§ **DATA PROVIDED**:
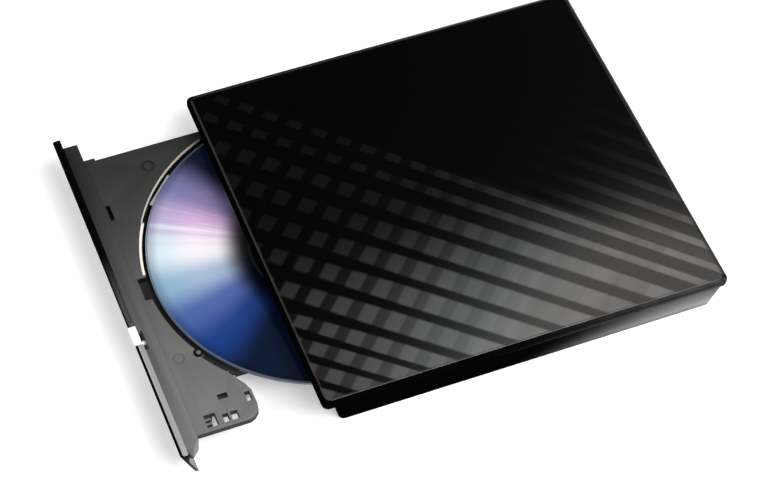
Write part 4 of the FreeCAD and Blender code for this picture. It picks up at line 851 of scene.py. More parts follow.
@dataclass(frozen=True)
class WovenLid(Finish):
    """The lid's gloss black with two crossing families of printed bands.

    The print is strong at one corner and dies away to plain black at the
    opposite one; this fade is partly the print's own and partly painted light.
    Its lengths are in millimetres from the lid's middle.
    """

    middle: tuple[float, float] = (0.0, 25.45)
    reach: tuple[float, float] = (69.85, 74.45)
    top: float = 20.33
    long_pitch: float = 8.6
    long_start: float = -7.8
    lean: float = 0.028
    fan: float = 0.0008
    long_stretch: float = 0.27
    stretch_from: float = 8.0
    stretch_to: float = 72.0
    cross_pitch: float = 9.6
    cross_start: float = 0.0
    second_pitch: float = 23.0
    fade_line: float = -7.6

    def build(self) -> bpy.types.Material:
        """Builds the lid's coat and print."""
        material, sheet, shader = started(self.name)
        place = sheet.place()
        shift = (self.middle[0] * MM, self.middle[1] * MM, 0.0)
        across, along, height = sheet.split(sheet.stretched(place, (LENGTH_UNIT_SCALE,) * 3, shift))
        sideways = sheet.maths("MULTIPLY", sheet.maths("SUBTRACT", across, along), DIAGONAL)
        rising = sheet.maths("MULTIPLY", sheet.maths("ADD", across, along), DIAGONAL)
        value, tint = self.print_level(sheet, sideways, rising)
        on_top = sheet.fade(height, self.top - 0.05, self.top)
        # Painted light: the black under the print is a little lighter towards the rear right corner.
        base = sheet.mix(sheet.fade(rising, -70.0, 70.0), (0.0005, 0.0005, 0.0005), (0.002, 0.002, 0.002))
        shade = sheet.mix(1.0, tint, sheet.joined(value, value, value), "MULTIPLY")
        printed = sheet.mix(1.0, base, shade, "ADD")
        marks = sheet.use(Effect.HANDLING, Place=place, Amount=0.03)
        edges = sheet.use(Effect.EDGES, Place=place, Amount=0.15)
        # Painted highlight: a thin warm line just inside the edge of the top face, where the bevel starts.
        inward = sheet.maths("MINIMUM", *[
            sheet.maths("SUBTRACT", far, sheet.maths("ABSOLUTE", where))
            for far, where in zip(self.reach, (across, along))
        ])
        ridge = sheet.fade(sheet.maths("ABSOLUTE", sheet.maths("SUBTRACT", inward, 0.25)), 0.4, 0.1, 0.0, 0.6)
        printed = sheet.mix(ridge, printed, (0.040, 0.034, 0.028))
        colour = sheet.mix(on_top, (0.001, 0.001, 0.001), printed)
        colour = sheet.mix(edges.outputs["Mask"], colour, (0.05, 0.05, 0.055))
        sheet.feed(shader.inputs["Base Color"], colour)
        rough = sheet.maths("ADD", sheet.fade(value, 0.0, 0.12, 0.1, 0.3), marks.outputs["Roughness"])
        sheet.feed(shader.inputs["Roughness"], rough)
        sheet.feed(shader.inputs["Coat Weight"], sheet.maths("MULTIPLY", on_top, 0.3))
        # Painted reflection: the lid's sides shine more towards the rear.
        behind = sheet.fade(along, -36.0, 70.0)
        painted_side_reflection = sheet.maths("MULTIPLY", sheet.maths("POWER", behind, 2.5), 0.1)
        shine = sheet.maths("MULTIPLY", sheet.maths("SUBTRACT", 1.0, on_top), painted_side_reflection)
        shine = sheet.maths("MULTIPLY_ADD", on_top, 0.08, shine)
        sheet.feed(shader.inputs["Specular IOR Level"], shine)
        orange_peel = sheet.noise(place, 420.0, 1.0, 0.4)
        sheet.feed(shader.inputs["Normal"], sheet.bump(orange_peel, 0.004 * MM, 0.25))
        shader.inputs["Coat Roughness"].default_value = 0.03
        return material

    def print_level(self, sheet: Sheet, sideways: Term, rising: Term) -> tuple[bpy.types.NodeSocket, ...]:
        """Works out how light the print is at a place on the lid.

        Args:
            sheet: The material's sheet.
            sideways: The distance across the long bands.
            rising: The distance along them.

        Returns:
            The print's level and its tint.
        """
        lean = sheet.maths("MULTIPLY_ADD", sideways, self.fan, self.lean)
        leant = sheet.maths("MULTIPLY_ADD", rising, lean, sideways)
        beyond = sheet.maths("SUBTRACT", leant, self.stretch_from)
        beyond = sheet.maths("MAXIMUM", beyond, 0.0)
        beyond = sheet.maths("MINIMUM", beyond, self.stretch_to - self.stretch_from)
        pressed = sheet.maths("SUBTRACT", leant, sheet.maths("MULTIPLY", beyond, self.long_stretch))
        width = sheet.maths(
            "ADD", 0.36, sheet.maths(
                "MULTIPLY", sheet.fade(sideways, -2.0, 30.0, 0.0, 0.32),
                sheet.fade(rising, -45.0, 10.0, 0.45, 1.0)
            )
        )
        long_bands = sheet.use(
            Effect.BANDS, Across=pressed, Pitch=self.long_pitch, Start=self.long_start, Share=width,
            Softness=0.055
        ).outputs["Mask"]
        cross_bands = sheet.use(
            Effect.BANDS, Across=rising, Pitch=self.cross_pitch, Start=self.cross_start, Share=0.56,
            Softness=0.06
        ).outputs["Mask"]
        slow_bands = sheet.use(
            Effect.BANDS, Across=rising, Pitch=self.second_pitch, Start=4.0, Share=0.45, Softness=0.05
        ).outputs["Mask"]
        # Brightness envelopes of the print, rising towards the rear right corner: partly the print's own fade
        # and partly painted light.
        reach = sheet.maths("DIVIDE", sheet.maths("ADD", rising, 55.0), 105.0, clamp=True)
        level = sheet.maths("MULTIPLY_ADD", sheet.maths("POWER", reach, 2.2), 0.127, 0.021)
        level = sheet.maths("MULTIPLY", level, sheet.fade(sideways, 25.0, 70.0, 1.0, 1.3))
        gap = sheet.fade(rising, -45.0, 50.0, 0.04, 0.94)
        cell = sheet.maths("MULTIPLY", cross_bands, sheet.maths("SUBTRACT", 1.0, gap))
        cell = sheet.maths("ADD", gap, cell)
        lift = sheet.maths("MULTIPLY", slow_bands, sheet.fade(rising, -10.0, 30.0, 0.0, 0.12))
        cell = sheet.maths("ADD", cell, lift)
        between = sheet.fade(rising, -8.0, 66.0, 0.02, 0.4)
        mask = sheet.maths("ADD", between, sheet.maths(
            "MULTIPLY", long_bands, sheet.maths("SUBTRACT", cell, between)))
        spread = sheet.maths("POWER", sheet.fade(rising, 5.0, 75.0), 2.2)
        spread = sheet.maths("MULTIPLY_ADD", spread, 1.6, 0.03)
        growth = sheet.maths("POWER", 2.718, sheet.maths("DIVIDE", sideways, 27.0))
        far = sheet.maths("MULTIPLY", growth, spread)
        near = sheet.fade(sideways, self.fade_line - 1.2, self.fade_line + 1.2)
        envelope = sheet.maths("ADD", sheet.maths("MULTIPLY", near, sheet.maths("SUBTRACT", 1.0, far)), far)
        value = sheet.maths("MULTIPLY", sheet.maths("MULTIPLY", level, mask), envelope)
        # One more envelope of the same kind, partly painted light.
        slant = sheet.maths("MULTIPLY_ADD", sideways, 1.3, rising)
        value = sheet.maths("MULTIPLY", value, sheet.fade(slant, 5.0, 82.0, 0.15, 0.74))
        cool = sheet.fade(rising, -5.0, 22.0)
        tint = sheet.mix(cool, (1.0, 0.97, 0.96), (0.97, 1.0, 1.0))
        tint = sheet.mix(sheet.fade(rising, 25.0, 70.0), tint, (1.0, 0.96, 0.93))
        return value, tint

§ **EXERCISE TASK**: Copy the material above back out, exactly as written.

§ **IN RESPONSE**:
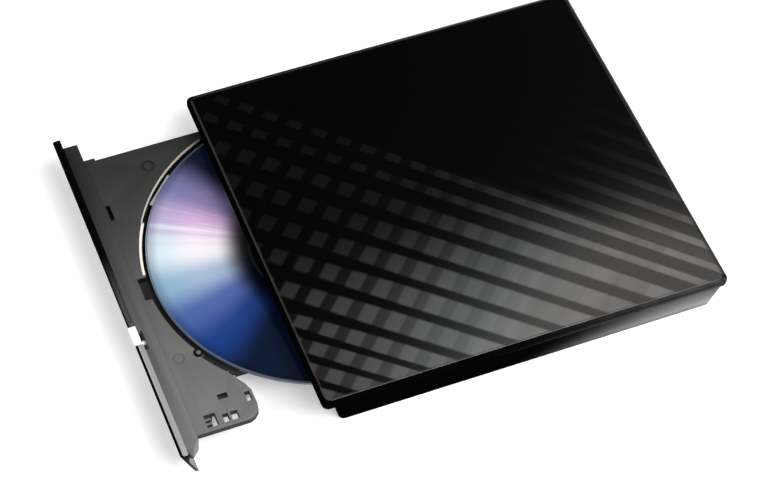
Write part 4 of the FreeCAD and Blender code for this picture. It picks up at line 851 of scene.py. More parts follow.
@dataclass(frozen=True)
class WovenLid(Finish):
    """The lid's gloss black with two crossing families of printed bands.

    The print is strong at one corner and dies away to plain black at the
    opposite one; this fade is partly the print's own and partly painted light.
    Its lengths are in millimetres from the lid's middle.
    """

    middle: tuple[float, float] = (0.0, 25.45)
    reach: tuple[float, float] = (69.85, 74.45)
    top: float = 20.33
    long_pitch: float = 8.6
    long_start: float = -7.8
    lean: float = 0.028
    fan: float = 0.0008
    long_stretch: float = 0.27
    stretch_from: float = 8.0
    stretch_to: float = 72.0
    cross_pitch: float = 9.6
    cross_start: float = 0.0
    second_pitch: float = 23.0
    fade_line: float = -7.6

    def build(self) -> bpy.types.Material:
        """Builds the lid's coat and print."""
        material, sheet, shader = started(self.name)
        place = sheet.place()
        shift = (self.middle[0] * MM, self.middle[1] * MM, 0.0)
        across, along, height = sheet.split(sheet.stretched(place, (LENGTH_UNIT_SCALE,) * 3, shift))
        sideways = sheet.maths("MULTIPLY", sheet.maths("SUBTRACT", across, along), DIAGONAL)
        rising = sheet.maths("MULTIPLY", sheet.maths("ADD", across, along), DIAGONAL)
        value, tint = self.print_level(sheet, sideways, rising)
        on_top = sheet.fade(height, self.top - 0.05, self.top)
        # Painted light: the black under the print is a little lighter towards the rear right corner.
        base = sheet.mix(sheet.fade(rising, -70.0, 70.0), (0.0005, 0.0005, 0.0005), (0.002, 0.002, 0.002))
        shade = sheet.mix(1.0, tint, sheet.joined(value, value, value), "MULTIPLY")
        printed = sheet.mix(1.0, base, shade, "ADD")
        marks = sheet.use(Effect.HANDLING, Place=place, Amount=0.03)
        edges = sheet.use(Effect.EDGES, Place=place, Amount=0.15)
        # Painted highlight: a thin warm line just inside the edge of the top face, where the bevel starts.
        inward = sheet.maths("MINIMUM", *[
            sheet.maths("SUBTRACT", far, sheet.maths("ABSOLUTE", where))
            for far, where in zip(self.reach, (across, along))
        ])
        ridge = sheet.fade(sheet.maths("ABSOLUTE", sheet.maths("SUBTRACT", inward, 0.25)), 0.4, 0.1, 0.0, 0.6)
        printed = sheet.mix(ridge, printed, (0.040, 0.034, 0.028))
        colour = sheet.mix(on_top, (0.001, 0.001, 0.001), printed)
        colour = sheet.mix(edges.outputs["Mask"], colour, (0.05, 0.05, 0.055))
        sheet.feed(shader.inputs["Base Color"], colour)
        rough = sheet.maths("ADD", sheet.fade(value, 0.0, 0.12, 0.1, 0.3), marks.outputs["Roughness"])
        sheet.feed(shader.inputs["Roughness"], rough)
        sheet.feed(shader.inputs["Coat Weight"], sheet.maths("MULTIPLY", on_top, 0.3))
        # Painted reflection: the lid's sides shine more towards the rear.
        behind = sheet.fade(along, -36.0, 70.0)
        painted_side_reflection = sheet.maths("MULTIPLY", sheet.maths("POWER", behind, 2.5), 0.1)
        shine = sheet.maths("MULTIPLY", sheet.maths("SUBTRACT", 1.0, on_top), painted_side_reflection)
        shine = sheet.maths("MULTIPLY_ADD", on_top, 0.08, shine)
        sheet.feed(shader.inputs["Specular IOR Level"], shine)
        orange_peel = sheet.noise(place, 420.0, 1.0, 0.4)
        sheet.feed(shader.inputs["Normal"], sheet.bump(orange_peel, 0.004 * MM, 0.25))
        shader.inputs["Coat Roughness"].default_value = 0.03
        return material

    def print_level(self, sheet: Sheet, sideways: Term, rising: Term) -> tuple[bpy.types.NodeSocket, ...]:
        """Works out how light the print is at a place on the lid.

        Args:
            sheet: The material's sheet.
            sideways: The distance across the long bands.
            rising: The distance along them.

        Returns:
            The print's level and its tint.
        """
        lean = sheet.maths("MULTIPLY_ADD", sideways, self.fan, self.lean)
        leant = sheet.maths("MULTIPLY_ADD", rising, lean, sideways)
        beyond = sheet.maths("SUBTRACT", leant, self.stretch_from)
        beyond = sheet.maths("MAXIMUM", beyond, 0.0)
        beyond = sheet.maths("MINIMUM", beyond, self.stretch_to - self.stretch_from)
        pressed = sheet.maths("SUBTRACT", leant, sheet.maths("MULTIPLY", beyond, self.long_stretch))
        width = sheet.maths(
            "ADD", 0.36, sheet.maths(
                "MULTIPLY", sheet.fade(sideways, -2.0, 30.0, 0.0, 0.32),
                sheet.fade(rising, -45.0, 10.0, 0.45, 1.0)
            )
        )
        long_bands = sheet.use(
            Effect.BANDS, Across=pressed, Pitch=self.long_pitch, Start=self.long_start, Share=width,
            Softness=0.055
        ).outputs["Mask"]
        cross_bands = sheet.use(
            Effect.BANDS, Across=rising, Pitch=self.cross_pitch, Start=self.cross_start, Share=0.56,
            Softness=0.06
        ).outputs["Mask"]
        slow_bands = sheet.use(
            Effect.BANDS, Across=rising, Pitch=self.second_pitch, Start=4.0, Share=0.45, Softness=0.05
        ).outputs["Mask"]
        # Brightness envelopes of the print, rising towards the rear right corner: partly the print's own fade
        # and partly painted light.
        reach = sheet.maths("DIVIDE", sheet.maths("ADD", rising, 55.0), 105.0, clamp=True)
        level = sheet.maths("MULTIPLY_ADD", sheet.maths("POWER", reach, 2.2), 0.127, 0.021)
        level = sheet.maths("MULTIPLY", level, sheet.fade(sideways, 25.0, 70.0, 1.0, 1.3))
        gap = sheet.fade(rising, -45.0, 50.0, 0.04, 0.94)
        cell = sheet.maths("MULTIPLY", cross_bands, sheet.maths("SUBTRACT", 1.0, gap))
        cell = sheet.maths("ADD", gap, cell)
        lift = sheet.maths("MULTIPLY", slow_bands, sheet.fade(rising, -10.0, 30.0, 0.0, 0.12))
        cell = sheet.maths("ADD", cell, lift)
        between = sheet.fade(rising, -8.0, 66.0, 0.02, 0.4)
        mask = sheet.maths("ADD", between, sheet.maths(
            "MULTIPLY", long_bands, sheet.maths("SUBTRACT", cell, between)))
        spread = sheet.maths("POWER", sheet.fade(rising, 5.0, 75.0), 2.2)
        spread = sheet.maths("MULTIPLY_ADD", spread, 1.6, 0.03)
        growth = sheet.maths("POWER", 2.718, sheet.maths("DIVIDE", sideways, 27.0))
        far = sheet.maths("MULTIPLY", growth, spread)
        near = sheet.fade(sideways, self.fade_line - 1.2, self.fade_line + 1.2)
        envelope = sheet.maths("ADD", sheet.maths("MULTIPLY", near, sheet.maths("SUBTRACT", 1.0, far)), far)
        value = sheet.maths("MULTIPLY", sheet.maths("MULTIPLY", level, mask), envelope)
        # One more envelope of the same kind, partly painted light.
        slant = sheet.maths("MULTIPLY_ADD", sideways, 1.3, rising)
        value = sheet.maths("MULTIPLY", value, sheet.fade(slant, 5.0, 82.0, 0.15, 0.74))
        cool = sheet.fade(rising, -5.0, 22.0)
        tint = sheet.mix(cool, (1.0, 0.97, 0.96), (0.97, 1.0, 1.0))
        tint = sheet.mix(sheet.fade(rising, 25.0, 70.0), tint, (1.0, 0.96, 0.93))
        return value, tint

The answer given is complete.